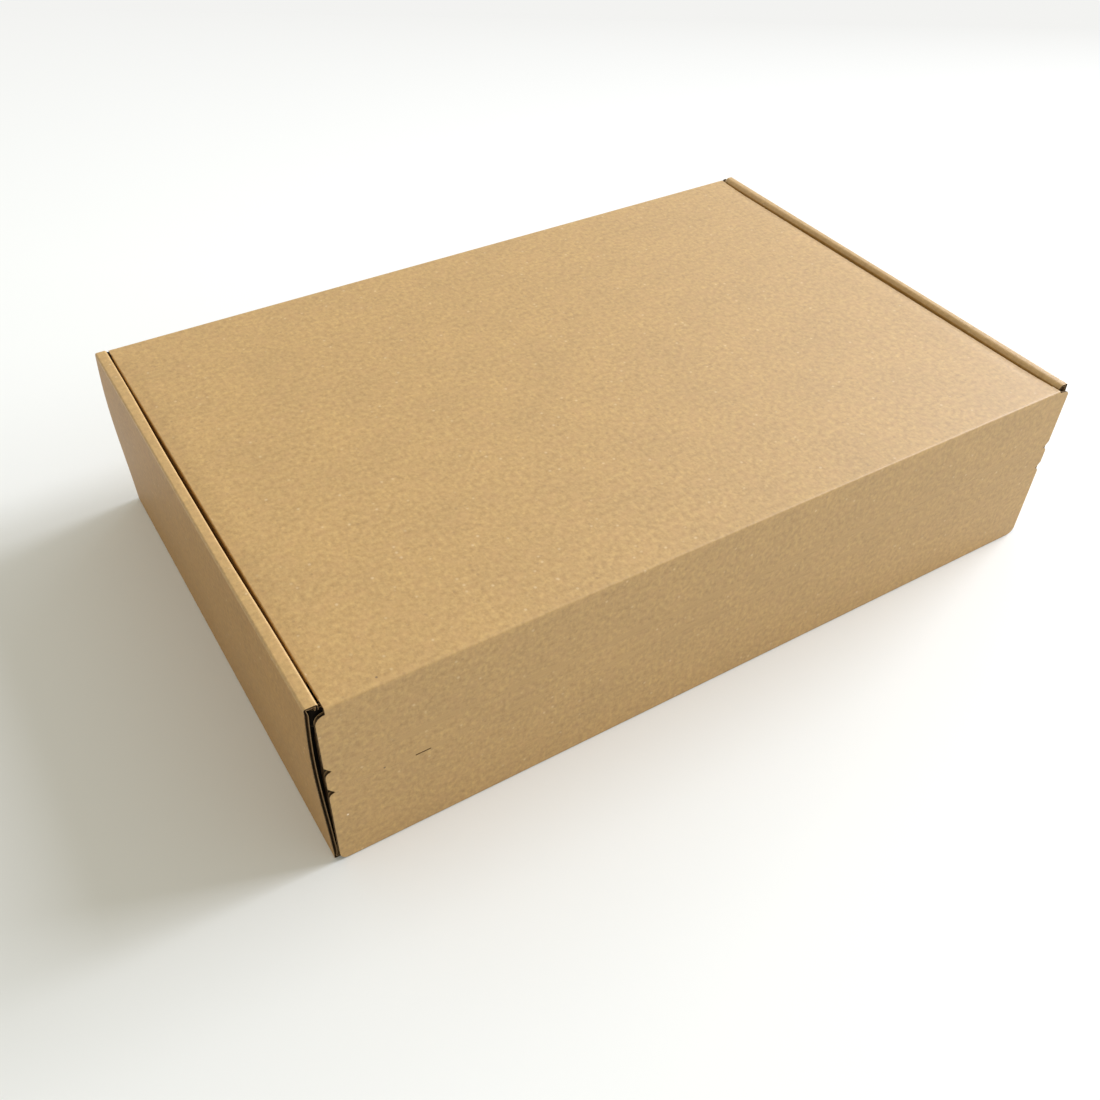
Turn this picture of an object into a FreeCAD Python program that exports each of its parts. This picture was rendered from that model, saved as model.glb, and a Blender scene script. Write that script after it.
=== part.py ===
import FreeCAD, Part

import math
import os

import Sketcher

# Closed mailer box of plain brown E-flute board, folded from one die-cut sheet and sealed.
# Frame: X along the long front face, front at -Y, Z up, origin on the floor under the centre.

os.makedirs("parts", exist_ok=True)
doc = FreeCAD.newDocument("closed_box")

# Driving dimensions, in millimetres
SIZES = [
    ("board", 1.4, "thickness of the E-flute board"),
    ("inside_length", 300, "between the two inner side panels"),
    ("inside_depth", 202.7, "between the front wall and the back wall"),
    ("inside_height", 69.4, "from the bottom panel to the underside of the lid"),
    ("layer_gap", 0.05, "air left between two layers that lie on each other"),
    ("lid_gap", 1.0, "slot between the lid and the rolled side wall"),
    ("wall_rise", 1.0, "how far the rolled side walls stand above the lid"),
    ("fold_inner", 0.3, "inner radius of a fold"),
    ("wing_drop", 35, "depth of the lid's side wings inside the box"),
    ("wing_start", 4, "from the lid's folds to the first point of a wing"),
    ("wing_taper", 14, "how far a wing's free corners are cut back"),
    ("flap_width", 306.4, "width of the front flap below its shoulders"),
    ("flap_shift", 1.0, "how far the flap sits to the right of centre"),
    ("flap_taper", 2.4, "how far the flap's right edge runs in at the bottom"),
    ("flap_lift", 0.3, "flap's lower edge above the floor"),
    ("shoulder_drop", 2.6, "from the lid's top down to the flap's shoulders"),
    ("shoulder_round", 3.1, "radius of the flap's shoulders"),
    ("flap_round", 3, "radius of the flap's lower corners"),
    ("tear_height", 34.6, "lower line of the tear strip above the floor"),
    ("tear_width", 10, "width of the tear strip"),
    ("notch_depth", 2.2, "how deep the tear strip's start notches are cut"),
    ("notch_rise", 2.7, "height of a notch's slanted upper edge"),
    ("notch_round", 2.1, "radius of a notch's lower edge"),
    ("slit_length", 4, "one cut of the tear strip's perforation"),
    ("slit_tie", 5, "uncut tie between two cuts"),
    ("slit_width", 0.16, "width of a cut"),
    ("corner_length", 62, "how far a corner flap reaches between the side layers"),
    ("side_setback", 1.5, "side wall's back end in front of the back face"),
    ("side_bulge", 0.9, "how far the outer side panel bows out between its folds"),
    ("panel_gap", 0.6, "inner panel's ends to the front and back walls"),
    ("panel_round", 4, "radius of the inner panel's lower corners"),
    ("tab_width", 24, "width of a locking tab"),
    ("tab_spacing", 104, "between the middles of one side's two tabs"),
    ("tab_lift", 0.3, "tab's end above the floor"),
    ("slot_gap", 0.2, "free space round a tab in its slot"),
    ("seal_thickness", 0.3, "double-sided tape between the flap and the front wall"),
    ("seal_width", 12, "width of the tape"),
    ("seal_height", 9, "tape's lower edge above the floor"),
    ("seal_inset", 12, "tape's ends in from the corners of the lid"),
]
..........
Directive - Exactly repeat the lines above, from the opening line through the one with "# Frame: X along", and include nothing else.

Full answer -
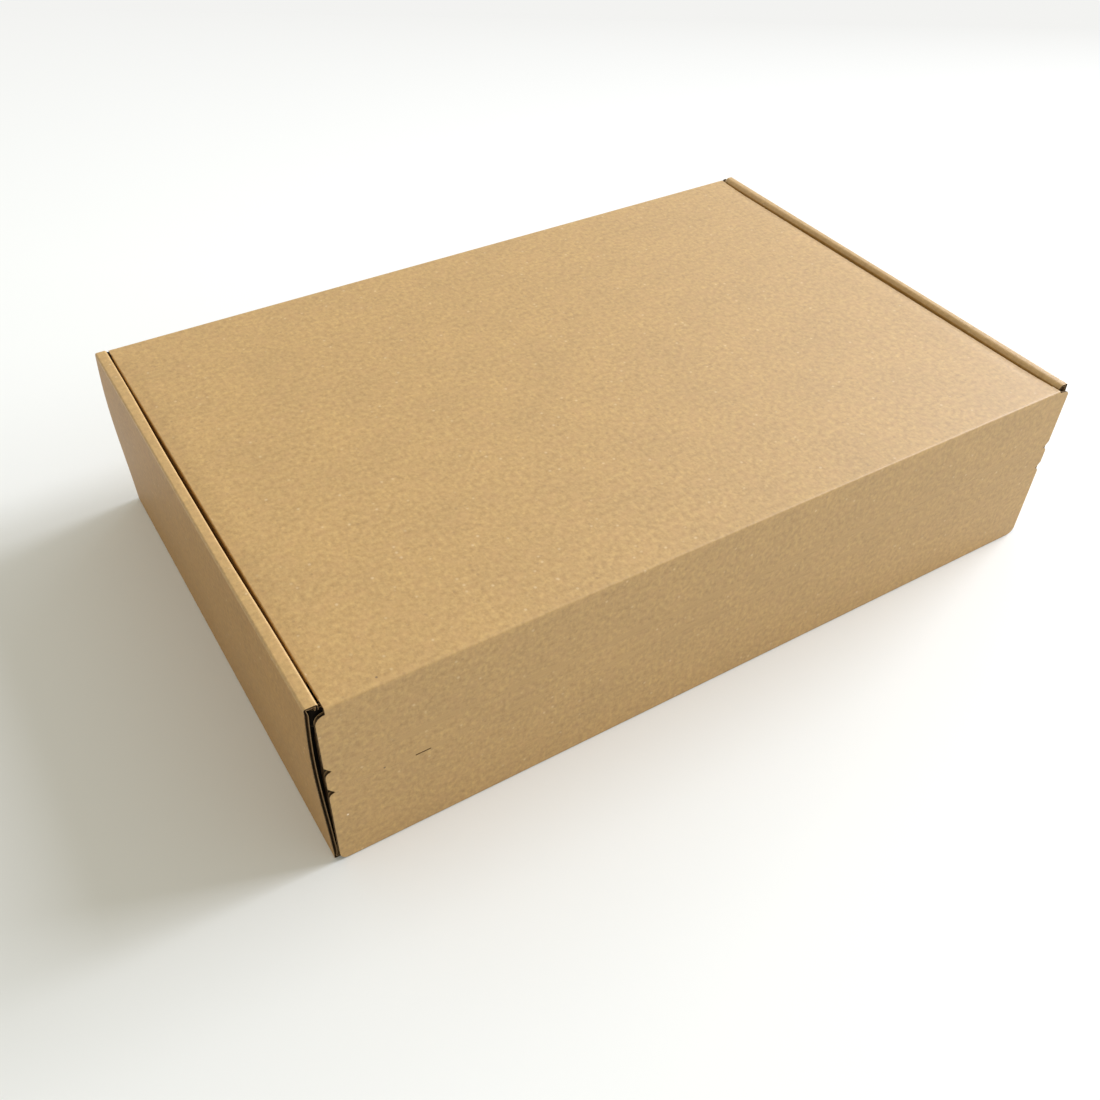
Turn this picture of an object into a FreeCAD Python program that exports each of its parts. This picture was rendered from that model, saved as model.glb, and a Blender scene script. Write that script after it.
=== part.py ===
import FreeCAD, Part

import math
import os

import Sketcher

# Closed mailer box of plain brown E-flute board, folded from one die-cut sheet and sealed.
# Frame: X along the long front face, front at -Y, Z up, origin on the floor under the centre.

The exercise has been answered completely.